Waiver principles are applied stringently to uphold the prohibition against conflicts of interest between the insurer and the insured which could potentially affect legal representation in order to reinforce the role of the lawyer as the loyal advocate of the client’s interest. Accordingly, when an insurer, with knowledge of facts indicating noncoverage under the insurance policy, assumes or continues the insured’s defense without obtaining a nonwaiver agreement to reserve its coverage defense, the insurer waives such policy defense.

Steptore v. Masco Const. Co., Inc., 643 So.2d 1213, 1216-17 (La.1994) (internal citations omitted).

The undisputed facts of this case are that Liberty unconditionally accepted Rollins/Penske’s tender of defense based on its claimed status as an insured, and provided the defense for 16 months before attempting to reserve its rights. It did this with full knowledge that Rollins’ tender of its defense was based on the contract with Dyke, Liberty’s named insured–a fact which might have affected coverage. During the 16-month period, a relationship of confidence developed between Liberty’s attorneys and Rollins/Penske. After the 16 months had run, Liberty directed its attempted reservation of rights to Rollins, an entity which it knew had been merged into Penske nearly a year before. On these facts, the Court finds that Liberty waived its right to deny coverage under the rule set forth in Steptore, because Liberty’s conduct was completely inconsistent with an intent by Liberty to deny coverage. Moreover, following Steptore, it is immaterial that recognizing a waiver in this instance may bring within coverage risks that were originally excluded. Id. at 1216 (citations omitted).

Finally, the foregoing discussion makes plain that the Motor Carrier endorsement issue advanced by Liberty is a red herring. Whether or not the inclusion of the MCS-90 endorsement in the Zurich policy motivated Liberty to make the settlement payment in the Webster case, that does not change the fact that Liberty assumed and continued Rollins/Penske’s defense without obtaining a nonwaiver agreement to reserve its coverage defense. In such a case, Steptore dictates that the insurer has waived its policy defense. It cannot now claim that because it has a valid coverage defense under the policy, it is entitled to reimbursement based on the MCS-90 endorsement. [FN3]Therefore, the Court finds that Liberty waived its right to raise a defense to coverage, and defendants are entitled to summary judgment denying the declaratory judgment of no coverage sought by Liberty.

FN3. As well, it should be noted that it is not established that the Motor Carrier Act is even applicable to this case.

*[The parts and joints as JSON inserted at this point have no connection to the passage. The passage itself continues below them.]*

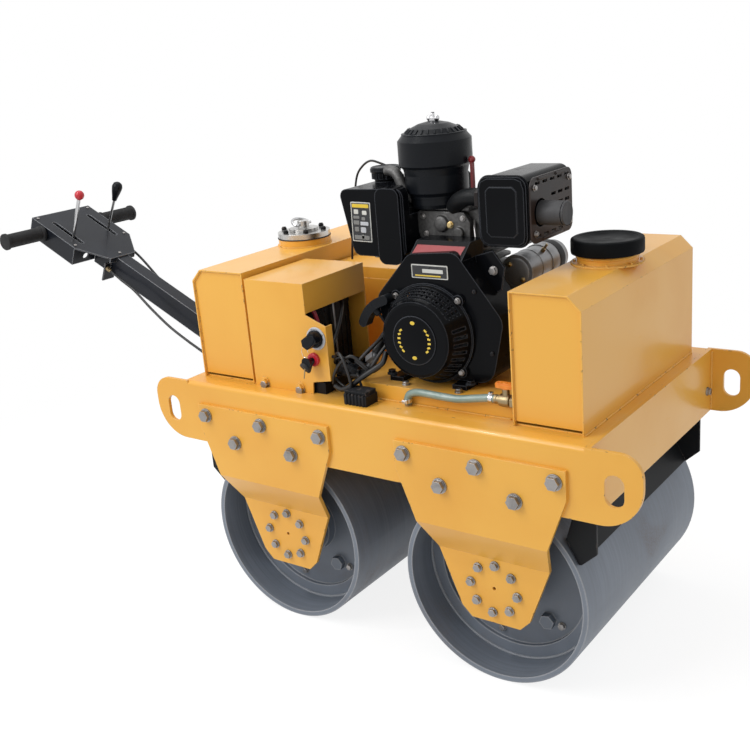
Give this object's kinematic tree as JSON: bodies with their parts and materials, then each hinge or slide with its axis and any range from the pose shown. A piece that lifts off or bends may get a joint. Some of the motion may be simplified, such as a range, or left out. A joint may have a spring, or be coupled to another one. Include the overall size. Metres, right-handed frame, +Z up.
{
  "type": "walk-behind vibratory roller",
  "caption": "Walk-behind vibratory roller: two steel drums under a welded frame with a diesel engine, tanks, battery cabinet and a folding steering handle.",
  "frame": {"origin": "on the ground under the middle of the overall length and width", "axes": "+X forward, away from the handle; +Y to the machine's left; +Z up"},
  "size_m": [1.9556, 0.7028, 1.157],
  "materials": {
    "frame_paint": "gloss orange-yellow enamel",
    "tank_paint": "gloss orange-yellow enamel",
    "zinc": "zinc plated",
    "cast": "grey casting",
    "bearing_steel": "ground steel",
    "drum_steel": "rolled steel, blue-grey",
    "black_metal": "gloss black enamel",
    "starter_metal": "machined",
    "white_plastic": "white pipe",
    "hose_rubber": "pale green hose",
    "brass": "worn brass",
    "black_rubber": "matte",
    "black_plastic": "satin moulded",
    "orange_handle": "painted",
    "red_metal": "painted"
  },
  "bodies": {
    "chassis": {"right_side_plate": "frame_paint", "left_side_plate": "frame_paint", "deck": "frame_paint", "front_cross_plate": "frame_paint", "rear_cross_plate": "frame_paint", "engine_bed": "frame_paint", "front_supports": "frame_paint", "rear_supports": "frame_paint", "support_bolts": "zinc", "bearing_carriers": "cast", "drum_bearings": "bearing_steel", "drive_motors": "black_metal", "vibration_motor": "black_metal", "scrapers": "black_metal", "sprinkler_pipes": "white_plastic", "water_tank": "tank_paint", "water_hose": "hose_rubber", "hose_fittings": "brass", "oil_tank": "tank_paint", "filler_flange": "zinc", "battery_cabinet": "tank_paint", "battery": "black_plastic", "hydraulic_cabinet": "tank_paint", "key_switch": "zinc", "wiring_harness": "black_rubber", "relay_box": "black_plastic", "crankcase": "black_metal", "cylinder_head": "cast", "fan_shroud": "black_metal", "recoil_housing": "black_metal", "air_cleaner_bowl": "black_plastic", "air_cleaner_lid": "black_plastic", "fuel_tank": "black_metal", "muffler": "black_metal", "muffler_guard": "black_metal", "starter_motor": "starter_metal", "hydraulic_pump": "cast", "handle_pin": "zinc"},
    "front_drum_body": {"front_drum": "drum_steel", "front_drive_hub": "bearing_steel"},
    "rear_drum_body": {"rear_drum": "drum_steel", "rear_drive_hub": "bearing_steel"},
    "eccentric": {"eccentric_shaft": "bearing_steel"},
    "crankshaft": {"flywheel_fan": "starter_metal"},
    "handle": {"handle_beam": "black_metal", "control_head": "black_metal", "handle_bar": "black_metal", "handle_grips": "black_rubber", "control_cables": "black_rubber"},
    "travel": {"travel_lever": "zinc"},
    "throttle": {"throttle_lever": "black_plastic"},
    "water_lid": {"water_cap": "black_plastic"},
    "tap": {"tap_lever": "orange_handle"},
    "oil_lid": {"oil_cap": "zinc"},
    "oil_ring": {"filler_ring": "zinc"},
    "fuel_lid": {"fuel_cap": "black_plastic"},
    "selector": {"selector_knob": "black_plastic"},
    "key": {"ignition_key": "black_plastic"},
    "starter_grip": {"recoil_grip": "black_plastic"},
    "relief_lever": {"decompression_lever": "red_metal"}
  },
  "joints": [
    {"name": "front_drum_roll", "type": "hinge", "parent": "chassis", "child": "front_drum_body", "pos_m": [0.6378, 0, 0.2125], "axis": [0, 1, 0], "continuous": true},
    {"name": "rear_drum_roll", "type": "hinge", "parent": "chassis", "child": "rear_drum_body", "pos_m": [0.0778, 0, 0.2125], "axis": [0, 1, 0], "continuous": true},
    {"name": "eccentric_spin", "type": "hinge", "parent": "chassis", "child": "eccentric", "pos_m": [0.6378, 0, 0.2125], "axis": [0, 1, 0], "continuous": true},
    {"name": "crankshaft_spin", "type": "hinge", "parent": "chassis", "child": "crankshaft", "pos_m": [0.4628, 0, 0.722], "axis": [0, 1, 0], "continuous": true},
    {"name": "handle_fold", "type": "hinge", "parent": "chassis", "child": "handle", "pos_m": [-0.2172, 0, 0.511], "axis": [0, 1, 0], "range_deg": [0, 60]},
    {"name": "travel_lever_swing", "type": "hinge", "parent": "handle", "child": "travel", "pos_m": [-0.85229, -0.062, 0.80555], "axis": [0, 1, 0], "range_deg": [-25, 25]},
    {"name": "throttle_swing", "type": "hinge", "parent": "handle", "child": "throttle", "pos_m": [-0.85229, 0.062, 0.80555], "axis": [0, 1, 0], "range_deg": [-25, 25]},
    {"name": "water_cap_lift", "type": "slide", "parent": "chassis", "child": "water_lid", "axis": [0, 0, 1], "range_m": [0, 0.1]},
    {"name": "tap_turn", "type": "hinge", "parent": "chassis", "child": "tap", "pos_m": [0.6728, -0.265, 0.65], "axis": [0, 0, 1], "range_deg": [0, 90]},
    {"name": "oil_cap_lift", "type": "slide", "parent": "chassis", "child": "oil_lid", "axis": [0, 0, 1], "range_m": [0, 0.08]},
    {"name": "filler_ring_flip", "type": "hinge", "parent": "oil_lid", "child": "oil_ring", "pos_m": [-0.0572, 0.04, 0.88805], "axis": [0, 1, 0], "range_deg": [0, 150]},
    {"name": "fuel_cap_turn", "type": "hinge", "parent": "chassis", "child": "fuel_lid", "pos_m": [0.2618, -0.035, 1.02], "axis": [0, 0, 1], "range_deg": [0, 90]},
    {"name": "selector_turn", "type": "hinge", "parent": "chassis", "child": "selector", "pos_m": [0.2248, -0.29, 0.71], "axis": [0, -1, 0], "range_deg": [0, 90]},
    {"name": "key_turn", "type": "hinge", "parent": "chassis", "child": "key", "pos_m": [0.2138, -0.29, 0.662], "axis": [0, -1, 0], "range_deg": [-60, 30]},
    {"name": "starter_pull", "type": "slide", "parent": "chassis", "child": "starter_grip", "axis": [-0.6691, 0, 0.7431], "range_m": [0, 0.05]},
    {"name": "relief_swing", "type": "hinge", "parent": "chassis", "child": "relief_lever", "pos_m": [0.4968, -0.058, 0.967], "axis": [1, 0, 0], "range_deg": [0, 40]}
  ]
}
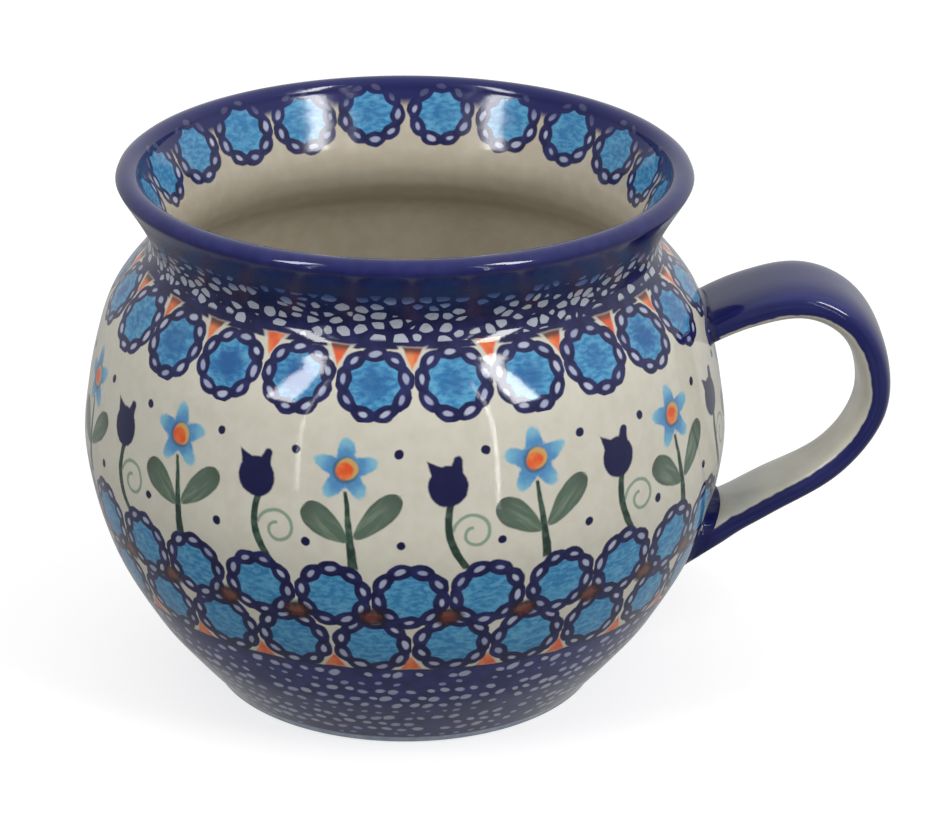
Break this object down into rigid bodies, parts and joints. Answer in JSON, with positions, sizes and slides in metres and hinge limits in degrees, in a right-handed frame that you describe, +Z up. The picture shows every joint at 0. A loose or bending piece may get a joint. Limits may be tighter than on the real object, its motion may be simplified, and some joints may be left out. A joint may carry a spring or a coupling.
{
  "type": "stoneware mug",
  "caption": "Round-bellied glazed stoneware mug with a short waisted neck, a flared rim, a turned foot ring and a strap handle joined on with slip collars.",
  "frame": {"origin": "middle of the whole part's footprint, on the plane that the foot ring stands on", "axes": "+Z up out of the mouth, +X from the body's axis towards the handle, +Y across the handle"},
  "size_m": [0.133, 0.106, 0.0886],
  "materials": {
    "cream_glaze": "glossy clear glaze over cream stoneware with a painted and stamped folk pattern in cobalt and light blue",
    "cobalt_glaze": "glossy clear glaze over dark cobalt blue paint"
  },
  "bodies": {
    "root": {"mug_body": "cream_glaze", "strap_handle": "cobalt_glaze", "upper_slip_joint": "cobalt_glaze", "lower_slip_joint": "cobalt_glaze"}
  },
  "joints": []
}
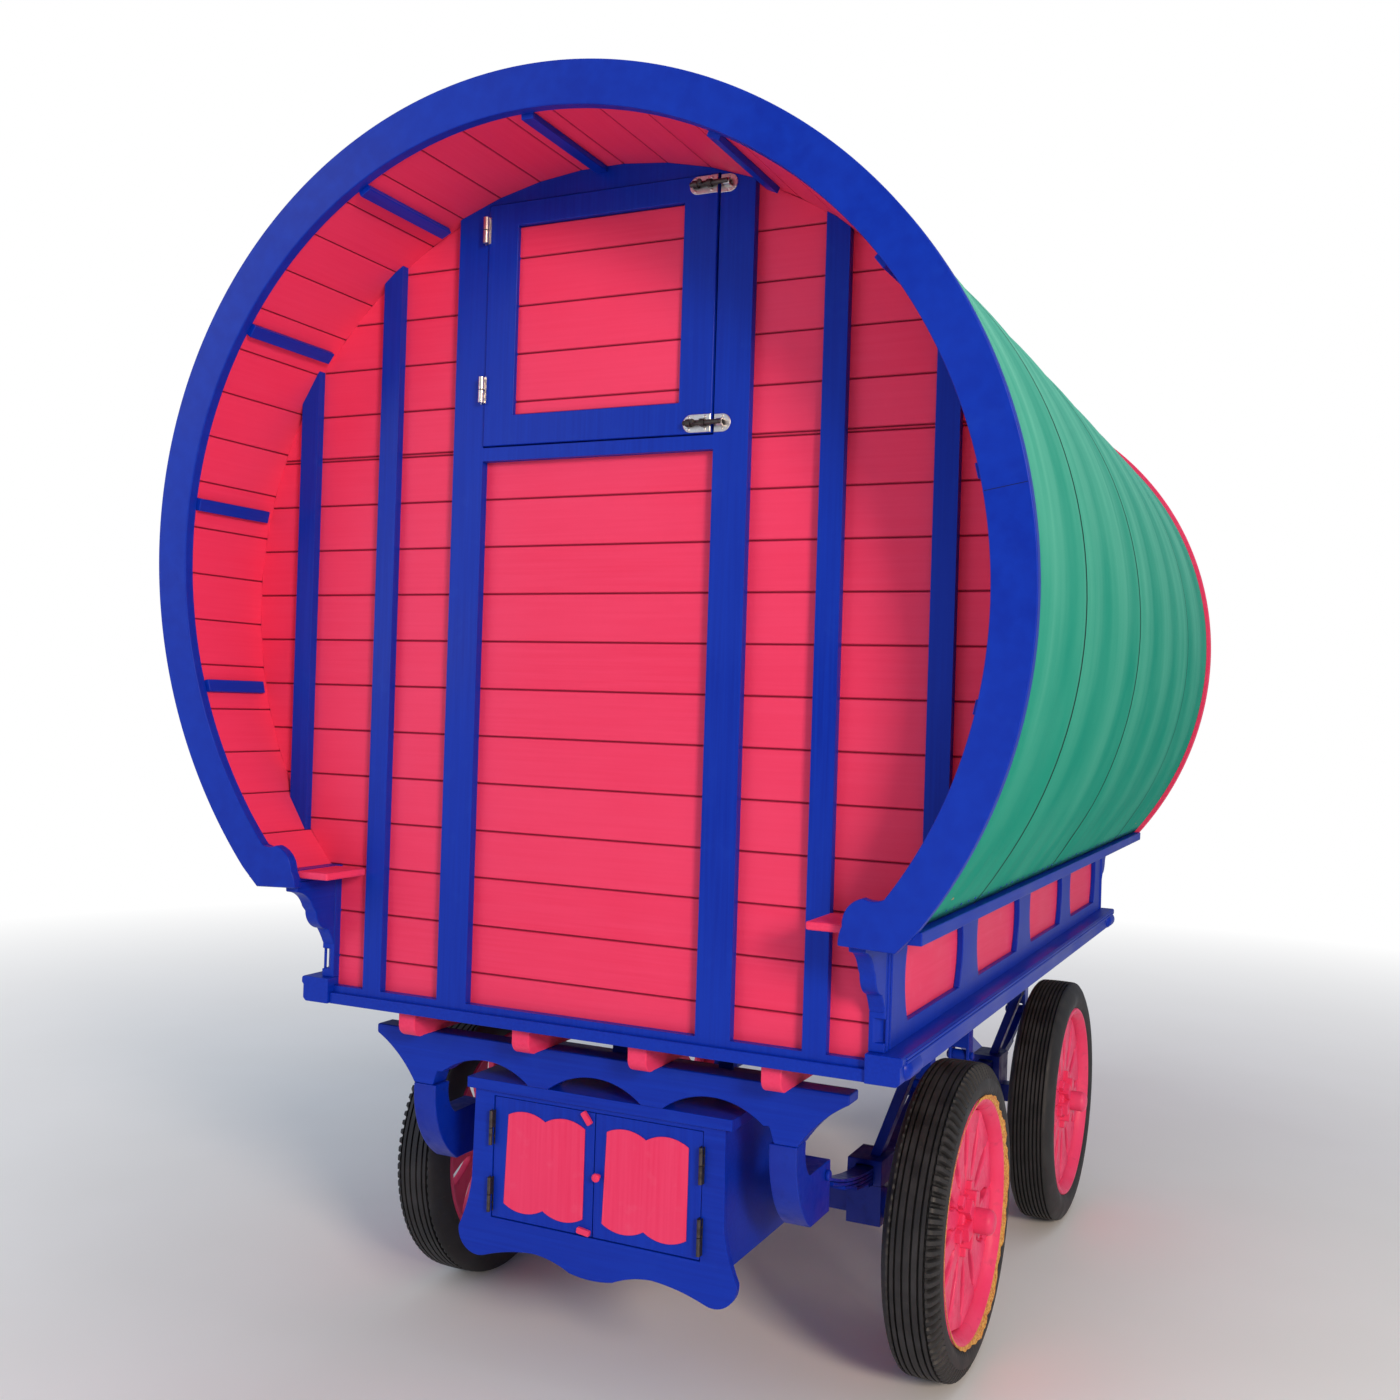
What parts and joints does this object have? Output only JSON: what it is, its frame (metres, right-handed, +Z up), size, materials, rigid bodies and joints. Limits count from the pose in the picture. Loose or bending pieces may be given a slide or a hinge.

2. Motion to Dismiss for Lack of Subject Matter Jurisdiction

Defendants also argue that this Court lacks subject matter jurisdiction over Liberty’s claim for indemnification against Zurich, because under its policy, Zurich cannot be required to pay more than one-eleventh of the total liability, which defendants calculate to be $25,091.22. In contrast, Liberty argues that Zurich’s exposure is for one half of the $276,000 spent on settlement and defense costs, and alternatively, that the Court has supplemental jurisdiction over the claims no matter what their value.

The Court pretermits the question of the value of the claim against Zurich, because it agrees with plaintiff’s counsel that it has supplemental jurisdiction over the claims. 28 U.S.C. § 1367. To dismiss plaintiff’s claim at this late juncture would be inappropriate. Newport Ltd. v. Sears Roebuck & Co., 941 F.2d 302, 307-08 (5th Cir.1991). Accordingly,

IT IS ORDERED that defendants’ Motion for Summary Judgment and to Dismiss (Rec.Doc. 24) should be and is hereby GRANTED in part and DENIED in part; and plaintiff’s claim for declaratory judgment on the issue of coverage is hereby DISMISSED with prejudice.